### SUPPLIED MATERIAL
▽
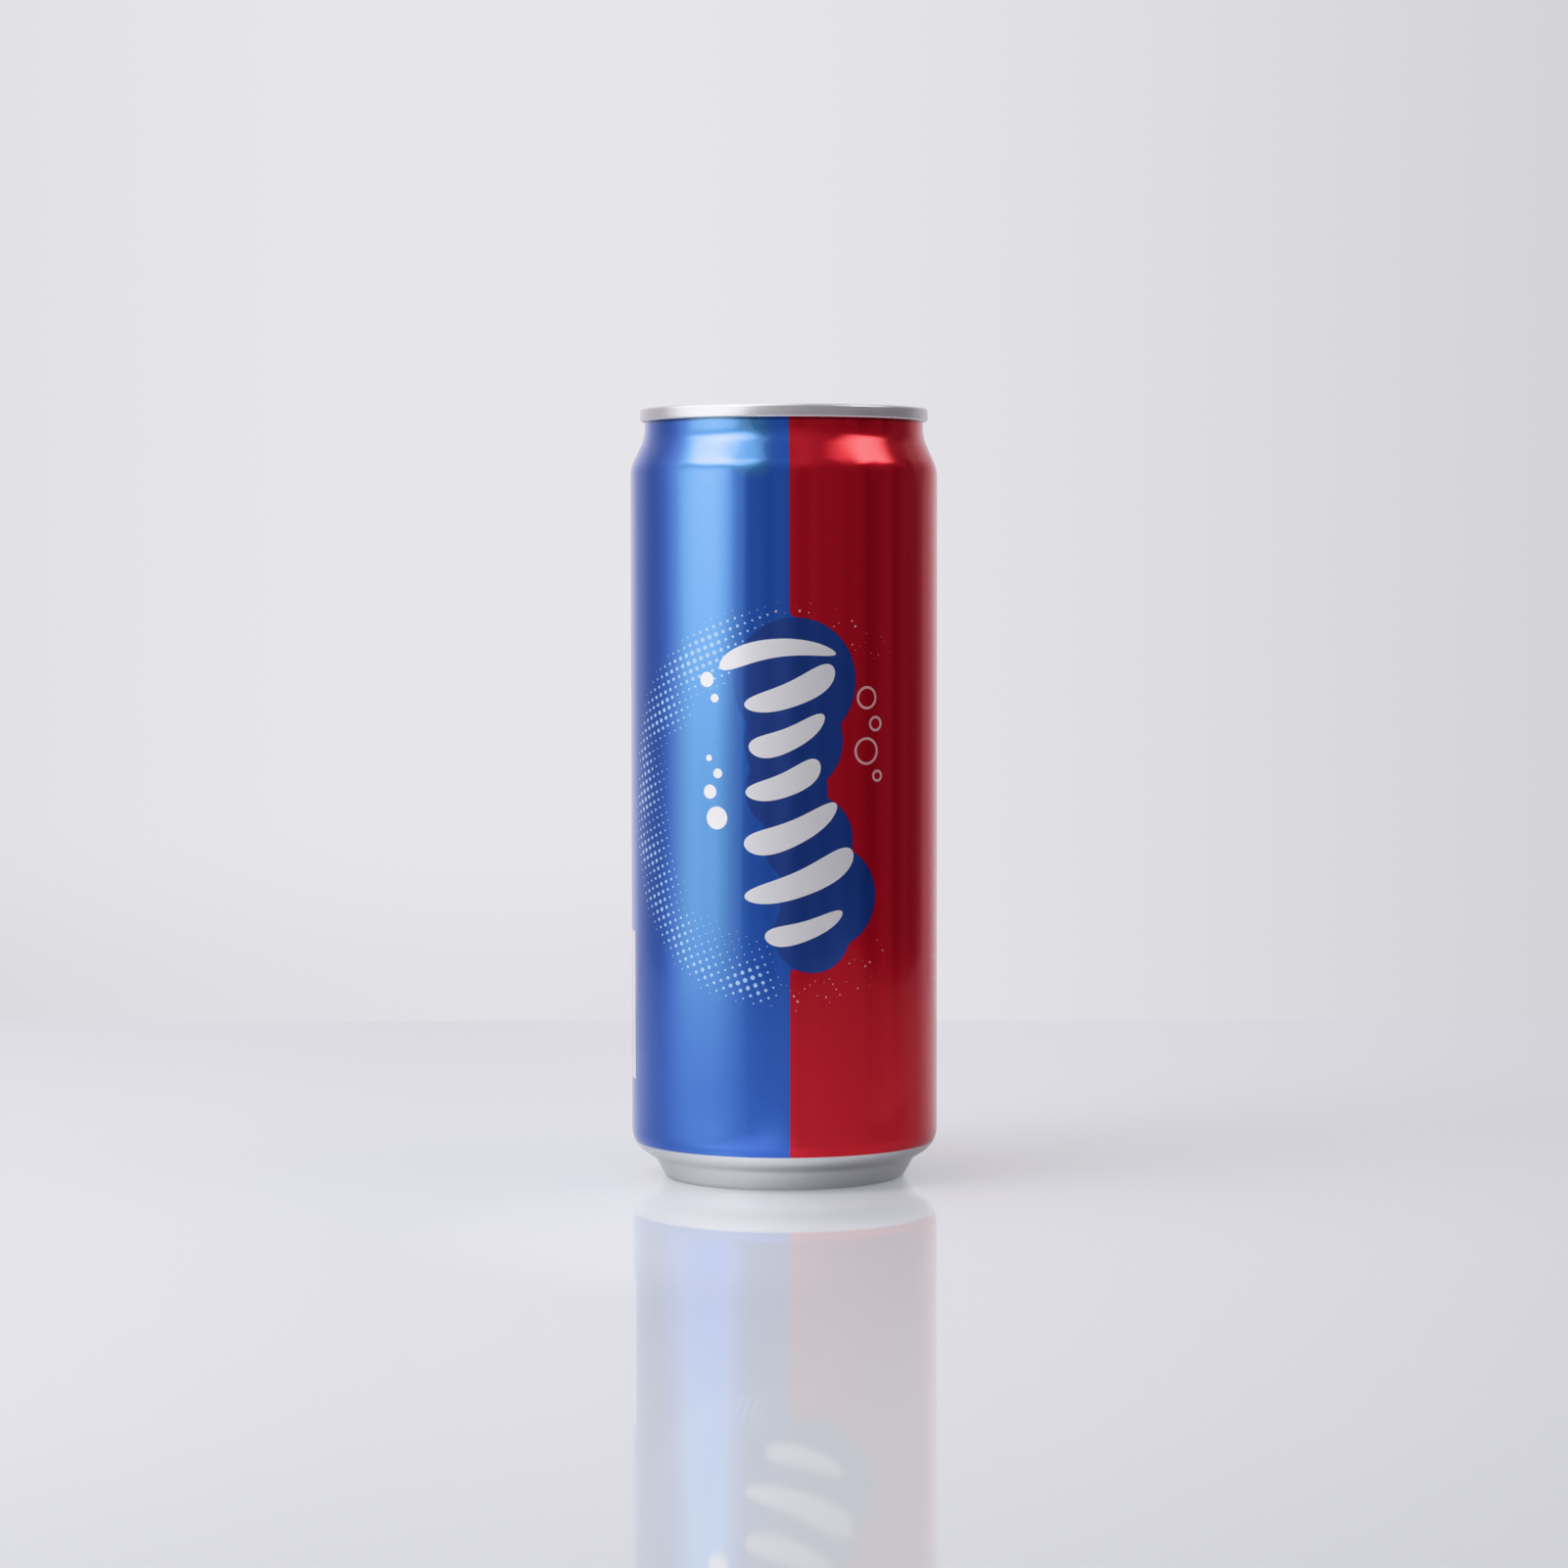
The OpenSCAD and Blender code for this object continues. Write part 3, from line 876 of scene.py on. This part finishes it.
def panelMask(tree, around, up, low, high):
    # one inside an upright field of the print
    sides = calc(tree, "MULTIPLY", span(tree, around, low[0] - 0.06, low[0] + 0.06),
                 span(tree, around, high[0] - 0.06, high[0] + 0.06, 1, 0))
    ends = calc(tree, "MULTIPLY", span(tree, up, low[1] - 0.06, low[1] + 0.06),
                span(tree, up, high[1] - 0.06, high[1] + 0.06, 1, 0))
    return calc(tree, "MULTIPLY", sides, ends)


def newMaterial(name):
    material = bpy.data.materials.new(name)
    material.use_nodes = True
    tree = material.node_tree
    shader = next(n for n in tree.nodes if n.type == "BSDF_PRINCIPLED")
    place = tree.nodes.new("ShaderNodeTexCoord").outputs["Object"]
    return material, tree, shader, place


def strokeDistances(tree, around, up, strokes):
    found = []
    for at, height, turn, half, wide, bend, taper in strokes:
        stroke = useGroup(
            tree, brushStroke, Round=around, Up=up, AtRound=at, AtUp=height,
            Turn=math.radians(turn), Half=half, Wide=wide, Bend=bend, Taper=taper)
        found.append(stroke["Distance"])
    return found


def makePrintedWall(look):
    material, tree, shader, place = newMaterial("printedWall")
    flat = useGroup(tree, unroll, Place=place)
    around, up = flat["Round"], flat["Up"]

    # two fields of colour that meet at the front and at the back, with rounds of the blue over the red
    bulges = [circleDistance(tree, around, up, (at, height), r) for at, height, r in look["bulges"]]
    ground = unionOf(tree, bulges, 1.2)
    split = calc(tree, "SUBTRACT", around, look["splitAt"])
    edge = calc(tree, "SMOOTH_MIN", split, ground, look["bulgeBlend"])
    redSide = span(tree, edge, -0.08, 0.08)
    navy = calc(tree, "MULTIPLY", span(tree, ground, -0.10, 0.10, 1, 0), span(tree, around, -11.5, -5.0))
    # painted highlight: a lighter, more cyan blue left of the front where the left lamps are mirrored,
    # wider at the neck where the neck highlight falls, and fading towards the foot
    atNeck = span(tree, up, *look["paintedHighlightNeckUp"])
    atNeck = calc(tree, "MULTIPLY", atNeck, span(tree, around, *look["paintedHighlightNeckRight"]))
    glow = calc(tree, "MAXIMUM", span(tree, around, *look["paintedHighlightRight"]), atNeck)
    glow = calc(tree, "MULTIPLY", glow, span(tree, around, *look["paintedHighlightLeft"]))
    glow = calc(tree, "MULTIPLY", glow, span(tree, up, *look["paintedHighlightUp"], look["paintedHighlightAtFoot"], 1.0))
    colour = blendColour(tree, glow, look["blue"], look["paintedHighlightBlue"])
    colour = blendColour(tree, navy, colour, look["navy"])
    colour = blendColour(tree, redSide, colour, look["red"])

    # halftone ring, large on the blue side, and a dusting of it on the red side
    dots = useGroup(tree, dotGrid, Round=around, Up=up, Pitch=look["dotPitch"], Turn=look["dotTurn"])
    away = circleDistance(tree, dots["MiddleRound"], dots["MiddleUp"], look["ringAt"], look["ringR"])
    band = calc(tree, "MULTIPLY", span(tree, away, -14.0, -2.0), span(tree, away, -1.0, 4.5, 1, 0))
    patchy = noise(tree, joinAxes(tree, dots["MiddleRound"], dots["MiddleUp"]), 0.10, 1.0)
    toLeft = span(tree, dots["MiddleRound"], 2.0, -6.0)
    size = calc(tree, "MULTIPLY", band, toLeft)
    size = calc(tree, "MULTIPLY", size, span(tree, patchy, 0.30, 0.64, 0.16, 0.44))
    dotEdge = calc(tree, "SUBTRACT", dots["Distance"], size)
    dotMask = calc(tree, "MULTIPLY", span(tree, dotEdge, -0.06, 0.06, 1, 0), span(tree, size, 0.05, 0.10))
    dotMask = calc(tree, "MULTIPLY", dotMask, span(tree, ground, -0.2, 1.0))
    colour = blendColour(tree, dotMask, colour, look["pale"])
    fineDots = useGroup(
        tree, dotGrid, Round=around, Up=up, Pitch=look["fineDotPitch"], Turn=look["fineDotTurn"])
    fineRound, fineUp = fineDots["MiddleRound"], fineDots["MiddleUp"]
    fineAway = circleDistance(tree, fineRound, fineUp, look["ringAt"], look["fineRingR"])
    fineBand = span(tree, fineAway, -8.0, -2.0)
    fineBand = calc(tree, "MULTIPLY", fineBand, span(tree, fineAway, -1.0, 3.5, 1, 0))
    chance = noise(tree, joinAxes(tree, fineRound, fineUp), 3.7, 0.0)
    fineSize = calc(tree, "MULTIPLY", fineBand, span(tree, chance, 0.42, 0.80, 0.0, 0.26))
    fineEdge = calc(tree, "SUBTRACT", fineDots["Distance"], fineSize)
    fineMask = span(tree, fineEdge, -0.05, 0.05, 1, 0)
    fineMask = calc(tree, "MULTIPLY", fineMask, span(tree, fineSize, 0.03, 0.07))
    for value, start, end in ((fineRound, 24.0, 16.0), (fineRound, -6.0, -1.0), (ground, 0.2, 1.0)):
        fineMask = calc(tree, "MULTIPLY", fineMask, span(tree, value, start, end))
    for at, height, r in look["outlines"]:
        rim = calc(tree, "ABSOLUTE", circleDistance(tree, around, up, (at, height), r))
        rim = span(tree, calc(tree, "SUBTRACT", rim, look["outlineHalf"]), -0.08, 0.08, 1, 0)
        fineMask = calc(tree, "MAXIMUM", fineMask, rim)
    colour = blendColour(tree, fineMask, colour, look["blush"])

    # white strokes and bubbles
    strokeEdge = unionOf(tree, strokeDistances(tree, around, up, look["strokes"]), 0.3)
    whiteMask = span(tree, strokeEdge, -0.08, 0.08, 1, 0)
    for at, height, r in look["bubbles"]:
        bubble = circleDistance(tree, around, up, (at, height), r)
        whiteMask = calc(tree, "MAXIMUM", whiteMask, span(tree, bubble, -0.08, 0.08, 1, 0))

    # white field with plain bars on the left side, and a few thin rules on the right
    field = panelMask(tree, around, up, *look["sidePanel"])
    bars = panelMask(tree, around, up, *look["sideBars"])
    stripes = span(tree, noise(tree, joinAxes(tree, around, 0.0), 1.7, 3.0, 0.9), 0.495, 0.505)
    barMask = calc(tree, "MULTIPLY", bars, stripes)
    whiteMask = calc(tree, "MAXIMUM", whiteMask, calc(tree, "SUBTRACT", field, barMask, clamp=True))
    colour = blendColour(tree, whiteMask, colour, look["white"])
    colour = blendColour(tree, barMask, colour, look["navy"])
    rules = panelMask(tree, around, up, *look["sideRules"])
    lines = calc(tree, "FRACT", calc(tree, "DIVIDE", up, look["rulePitch"]))
    lines = calc(tree, "ABSOLUTE", calc(tree, "SUBTRACT", lines, 0.5))
    ruleMask = calc(tree, "MULTIPLY", rules, span(tree, lines, 0.03, 0.05, 1, 0))
    colour = blendColour(tree, ruleMask, colour, look["blush"])
    ink = whiteMask
    for mask in (dotMask, fineMask, ruleMask):
        ink = calc(tree, "MAXIMUM", ink, mask)

    # the print stops above the foot
    printLow = canBody["printLow"] / mm
    printed = span(tree, up, printLow - 0.1, printLow + 0.1)
    colour = blendColour(tree, printed, look["bare"], colour)

    # drawn sheet: fine lines, soft waviness, dust and smears, and the shade under the seam
    drawn = useGroup(tree, streaks, Across=around, Along=up)
    worn = useGroup(tree, handling, Place=place)
    tone = calc(tree, "MULTIPLY_ADD", calc(tree, "SUBTRACT", drawn["Fine"], 0.5), 0.10, 1.0)
    light, dark = (seamLow / mm - below for below in look["seamShade"])
    tone = calc(tree, "MULTIPLY", tone, span(tree, up, light, dark, 1.0, look["seamShadeTone"]))
    colour = scaled(tree, colour, tone)
    dusty = blendColour(tree, calc(tree, "MULTIPLY", worn["Specks"], 0.6), colour, look["dust"])
    tree.links.new(dusty, shader.inputs["Base Color"])

    bareMetal = calc(tree, "SUBTRACT", 1.0, printed)
    metal = calc(tree, "MAXIMUM", calc(tree, "MULTIPLY_ADD", ink, -0.55, 0.97), bareMetal)
    tree.links.new(metal, shader.inputs["Metallic"])
    rough = calc(tree, "MULTIPLY_ADD", drawn["Fine"], 0.05, 0.10)
    rough = calc(tree, "ADD", rough, calc(tree, "MULTIPLY", worn["Smear"], 0.05))
    tree.links.new(calc(tree, "ADD", rough, calc(tree, "MULTIPLY", ink, 0.15)), shader.inputs["Roughness"])
    tree.links.new(calc(tree, "MULTIPLY", printed, 0.8), shader.inputs["Coat Weight"])
    shader.inputs["Coat IOR"].default_value = 1.8
    shader.inputs["Coat Roughness"].default_value = 0.07
    fine = calc(tree, "MULTIPLY", drawn["Fine"], 0.5)
    raiseBump(tree, shader, calc(tree, "ADD", fine, calc(tree, "MULTIPLY", drawn["Broad"], 2.5)), 0.25)
    return material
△
### CHALLENGE
Produce the lines from the top of the listing through the "return material, tree, shader, place" line exactly as they appear, with no additional output.

### SOLUTION BELOW
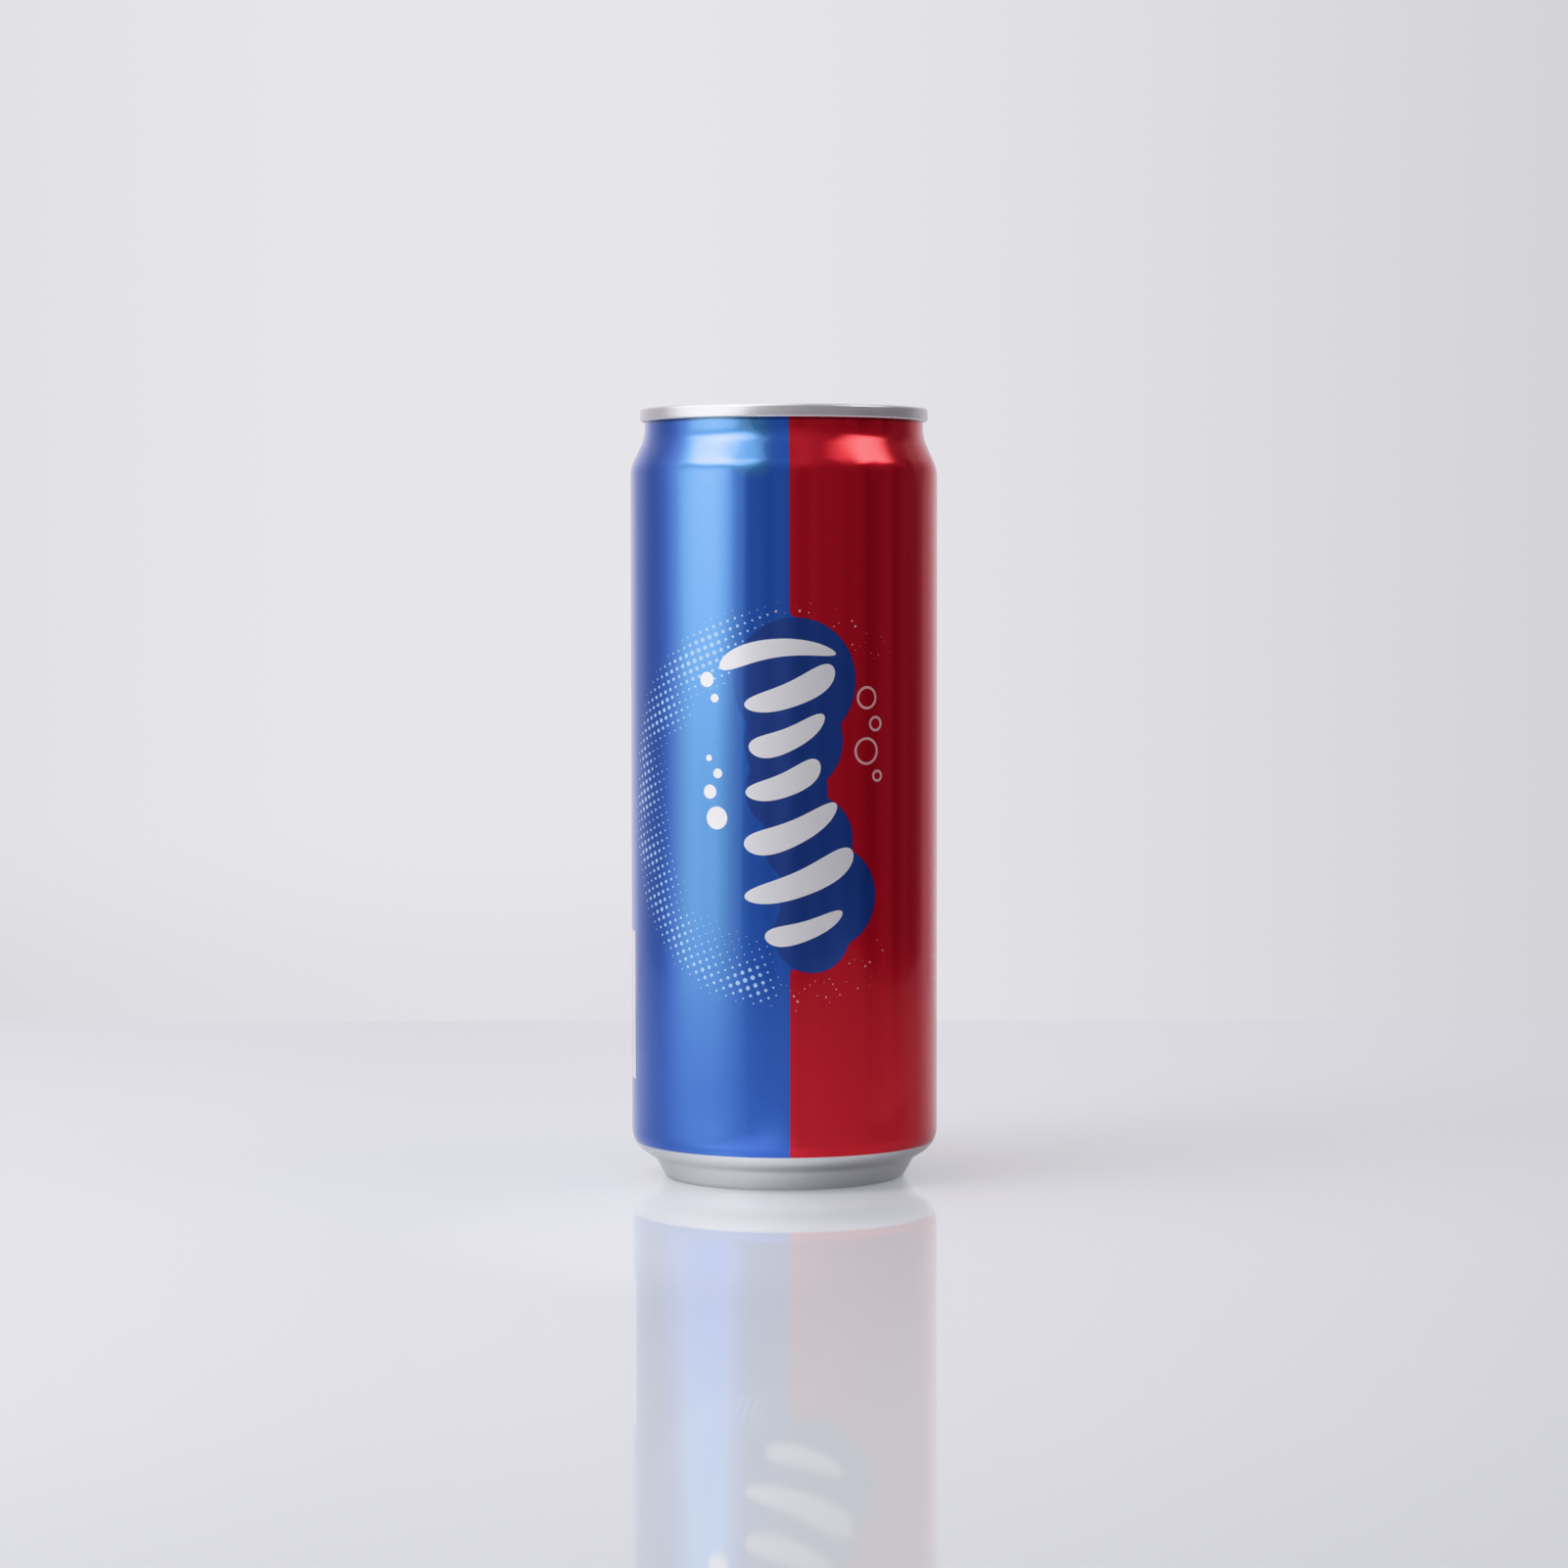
The OpenSCAD and Blender code for this object continues. Write part 3, from line 876 of scene.py on. This part finishes it.
def panelMask(tree, around, up, low, high):
    # one inside an upright field of the print
    sides = calc(tree, "MULTIPLY", span(tree, around, low[0] - 0.06, low[0] + 0.06),
                 span(tree, around, high[0] - 0.06, high[0] + 0.06, 1, 0))
    ends = calc(tree, "MULTIPLY", span(tree, up, low[1] - 0.06, low[1] + 0.06),
                span(tree, up, high[1] - 0.06, high[1] + 0.06, 1, 0))
    return calc(tree, "MULTIPLY", sides, ends)


def newMaterial(name):
    material = bpy.data.materials.new(name)
    material.use_nodes = True
    tree = material.node_tree
    shader = next(n for n in tree.nodes if n.type == "BSDF_PRINCIPLED")
    place = tree.nodes.new("ShaderNodeTexCoord").outputs["Object"]
    return material, tree, shader, place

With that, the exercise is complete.